** start of RECORDS **

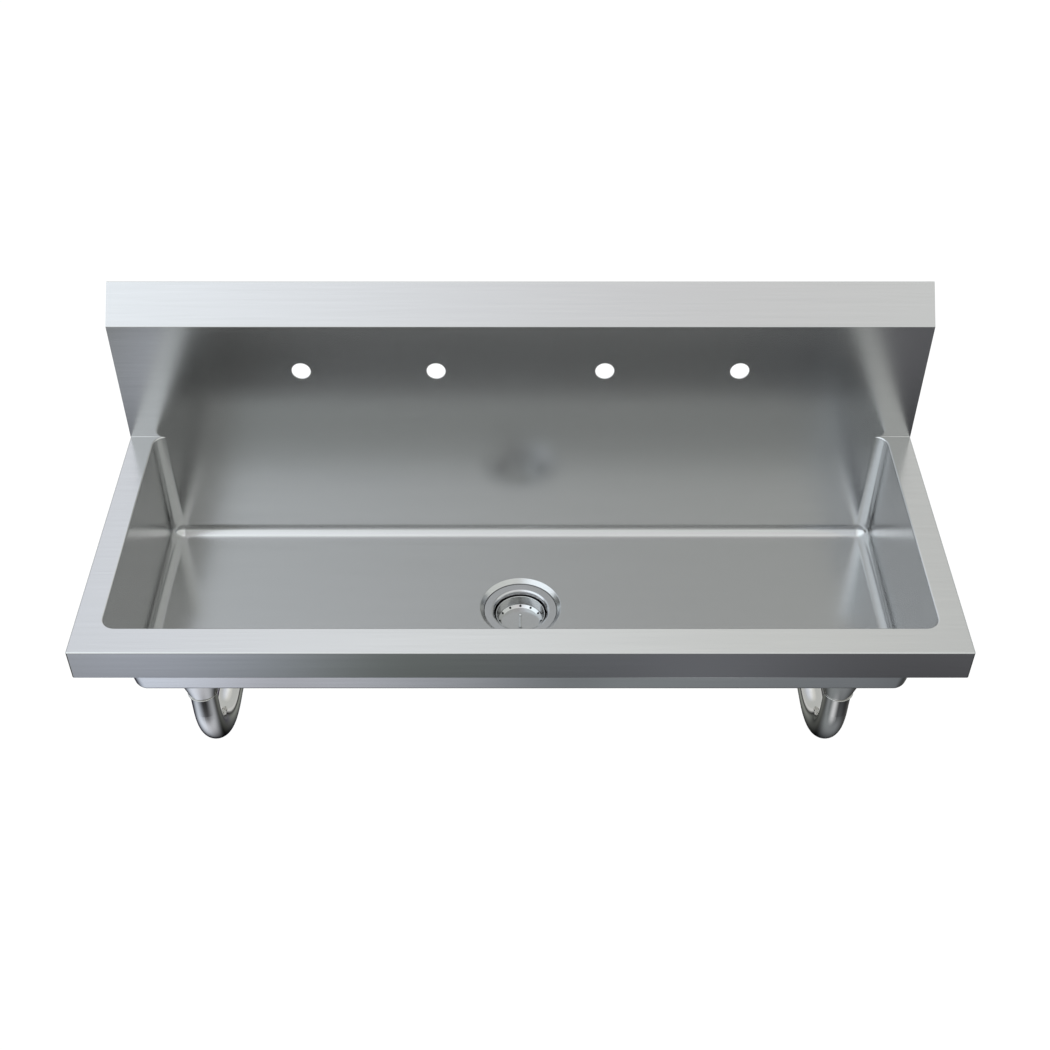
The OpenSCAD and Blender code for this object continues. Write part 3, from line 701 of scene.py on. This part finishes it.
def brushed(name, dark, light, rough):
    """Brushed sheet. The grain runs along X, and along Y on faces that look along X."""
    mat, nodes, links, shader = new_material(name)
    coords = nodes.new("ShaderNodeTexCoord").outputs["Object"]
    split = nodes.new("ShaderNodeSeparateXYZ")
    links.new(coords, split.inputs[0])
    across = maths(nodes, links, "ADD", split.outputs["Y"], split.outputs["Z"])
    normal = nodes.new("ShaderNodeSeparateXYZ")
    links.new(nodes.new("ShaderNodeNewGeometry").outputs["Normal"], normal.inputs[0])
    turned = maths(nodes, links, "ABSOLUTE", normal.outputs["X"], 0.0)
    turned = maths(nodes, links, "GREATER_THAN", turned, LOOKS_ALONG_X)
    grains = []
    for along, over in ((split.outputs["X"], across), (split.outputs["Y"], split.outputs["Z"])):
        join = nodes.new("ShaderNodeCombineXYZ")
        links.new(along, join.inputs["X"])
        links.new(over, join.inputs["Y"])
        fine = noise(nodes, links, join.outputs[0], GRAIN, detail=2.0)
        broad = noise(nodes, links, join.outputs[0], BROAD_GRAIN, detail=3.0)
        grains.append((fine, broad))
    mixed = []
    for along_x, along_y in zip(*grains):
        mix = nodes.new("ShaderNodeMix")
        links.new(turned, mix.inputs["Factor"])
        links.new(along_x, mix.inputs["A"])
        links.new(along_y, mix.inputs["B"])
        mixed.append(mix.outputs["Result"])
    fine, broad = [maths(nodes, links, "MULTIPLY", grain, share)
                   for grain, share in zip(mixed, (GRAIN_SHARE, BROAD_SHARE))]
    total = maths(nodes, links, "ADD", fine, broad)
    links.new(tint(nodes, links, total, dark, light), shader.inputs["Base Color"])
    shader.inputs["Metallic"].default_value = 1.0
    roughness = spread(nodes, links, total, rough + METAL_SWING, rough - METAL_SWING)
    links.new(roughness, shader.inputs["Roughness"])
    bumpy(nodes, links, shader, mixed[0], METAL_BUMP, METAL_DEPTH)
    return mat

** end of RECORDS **
** start of RECORDS **

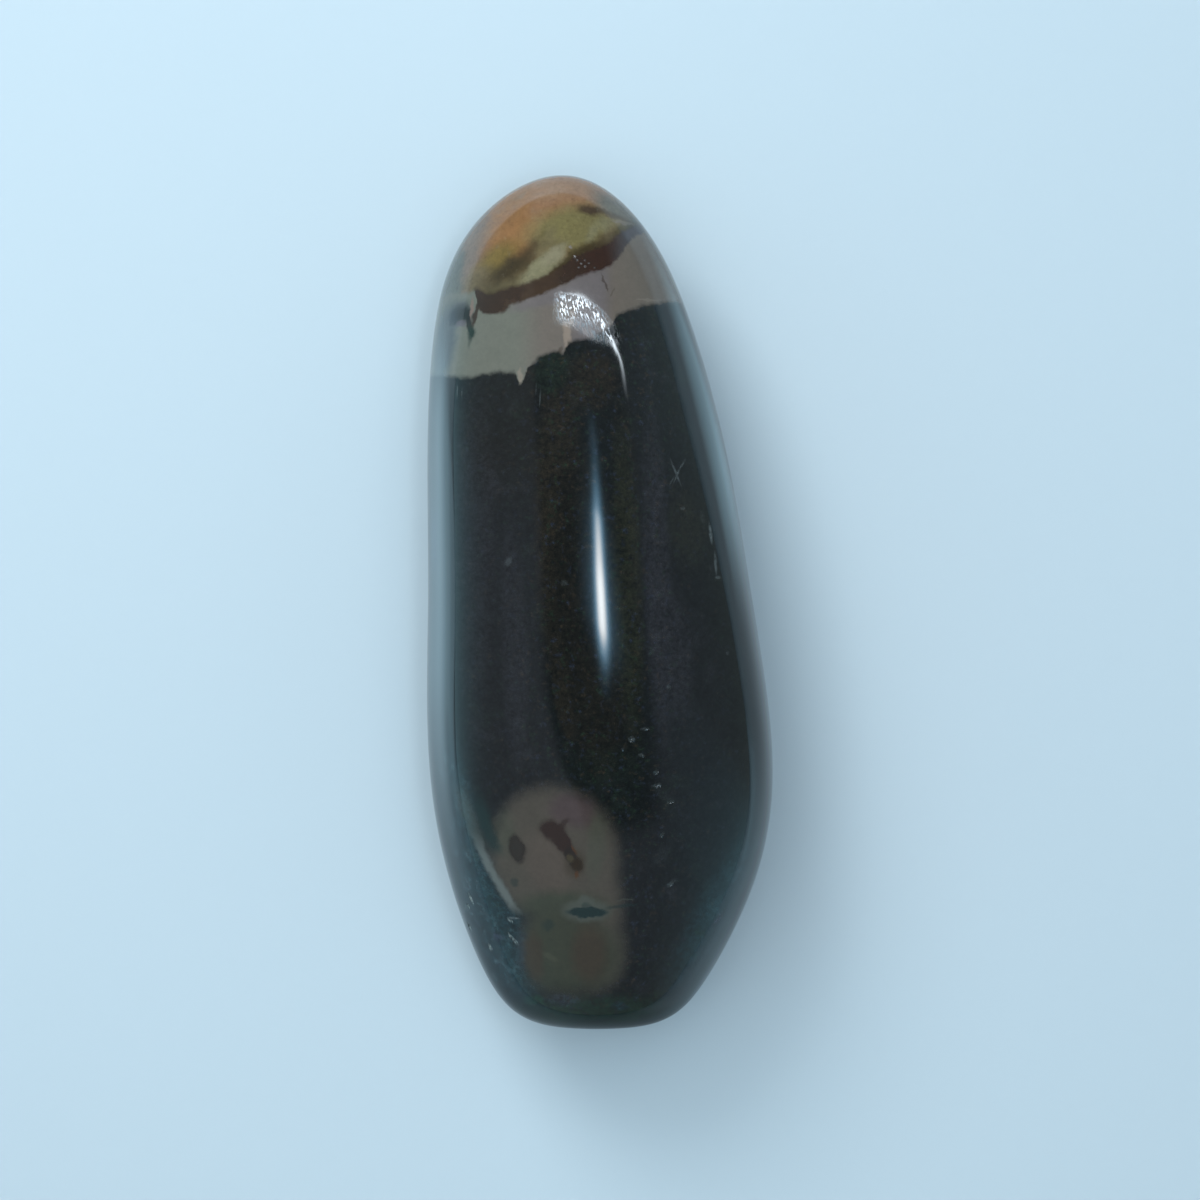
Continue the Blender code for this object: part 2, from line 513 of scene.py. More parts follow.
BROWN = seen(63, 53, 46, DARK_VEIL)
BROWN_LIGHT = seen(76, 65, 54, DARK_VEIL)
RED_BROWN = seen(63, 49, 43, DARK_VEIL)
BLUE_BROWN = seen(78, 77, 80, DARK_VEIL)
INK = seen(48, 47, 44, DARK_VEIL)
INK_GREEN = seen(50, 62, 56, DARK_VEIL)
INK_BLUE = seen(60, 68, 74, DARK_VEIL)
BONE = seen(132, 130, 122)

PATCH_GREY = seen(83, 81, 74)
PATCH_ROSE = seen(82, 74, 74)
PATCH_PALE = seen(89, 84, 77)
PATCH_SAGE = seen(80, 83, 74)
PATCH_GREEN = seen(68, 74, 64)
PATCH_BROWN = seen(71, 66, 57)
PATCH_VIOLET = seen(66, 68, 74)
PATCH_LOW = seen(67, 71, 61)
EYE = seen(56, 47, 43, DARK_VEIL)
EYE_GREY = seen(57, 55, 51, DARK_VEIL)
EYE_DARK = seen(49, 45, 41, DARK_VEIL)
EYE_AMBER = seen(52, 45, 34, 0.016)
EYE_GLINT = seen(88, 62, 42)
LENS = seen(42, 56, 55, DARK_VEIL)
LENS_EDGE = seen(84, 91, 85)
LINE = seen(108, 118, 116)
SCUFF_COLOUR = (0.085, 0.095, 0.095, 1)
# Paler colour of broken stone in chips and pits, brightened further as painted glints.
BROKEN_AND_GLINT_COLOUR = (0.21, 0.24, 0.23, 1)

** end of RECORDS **

▶ _PROBLEM STATEMENT_:
Search the listing above for the string "from". Copy every line that contains it.

▶ _ANSWER_:
The OpenSCAD and Blender code for this object continues. Write part 3, from line 701 of scene.py on. This part finishes it.
Continue the Blender code for this object: part 2, from line 513 of scene.py. More parts follow.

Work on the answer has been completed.